Ms. Nubi documented the journey for more than a quarter million people on her Instagram account, @pelumi.nubi. Her posts bounced between travel highs – like when Lumi the Peugeot’s wheels touched African soil for the first time in Morocco – and lows – a video of Lumi’s crumpled hood after she slammed into a parked car on a dark road in Ivory Coast.
“You have the people who are trying to paint [Africa] as a war-torn place, a dangerous place, and then you have the people who are trying too hard to sell it as this paradise,” says Ms. Sibiya, whose page cheerfully records her travels in rickety buses she describes as “hearses” and doesn’t shy away from her brushes with poverty, bad roads, and chaotic border crossings. “I document Africa in a balanced way,” she says.

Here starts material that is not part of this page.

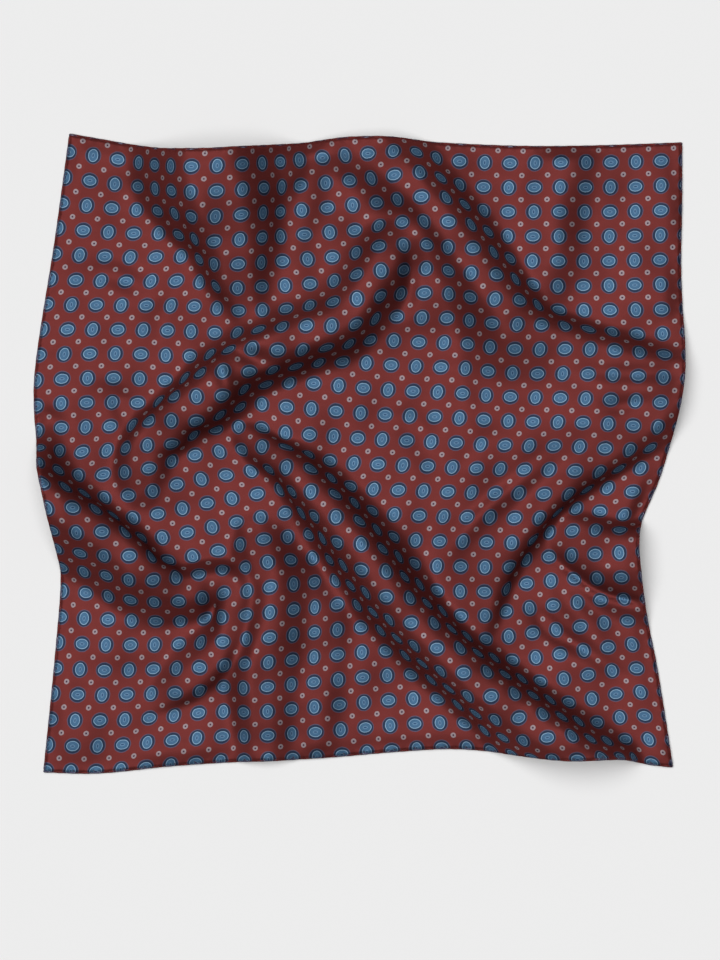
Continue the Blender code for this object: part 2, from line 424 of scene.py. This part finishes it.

Ms. Sibiya says her audience is mainly other South Africans, many of whom tell her they are experiencing the continent’s beaches, safaris, fancy hotels, and restaurants for the first time through her account. For many, the issue is partly cost. Counterintuitively, flights between African countries are often more expensive than flights from the continent to international travel hubs like Dubai in the United Arab Emirates or New York. And instead of high speed trains or rental cars, overland travelers often have to choose between taking rundown public transport or paying up for a private car and driver.
Ms. Sibiya funds her travels through paid subscriptions to her Instagram account, which cost 140 rand (about $7) a month and give access to more detailed and frequent travel updates than her public page. Currently, she has around 1,200 subscribers.
She believes social media influencers like herself have become a trusted source of travel information because of their commitment to showing an authentic side of Africa.
For her, this authenticity is embodied by a recent experience she had in Zanzibar, where she got lost on a cobblestone street in Stone Town. It was clear she was clueless, she says, but no one tried to hustle her. Instead, a group of children guided her back to a main square and told her, “Hakuna matata” – Swahili for “don’t worry.”
“They are very aware of the beauty of community, the beauty of kindness,” she says.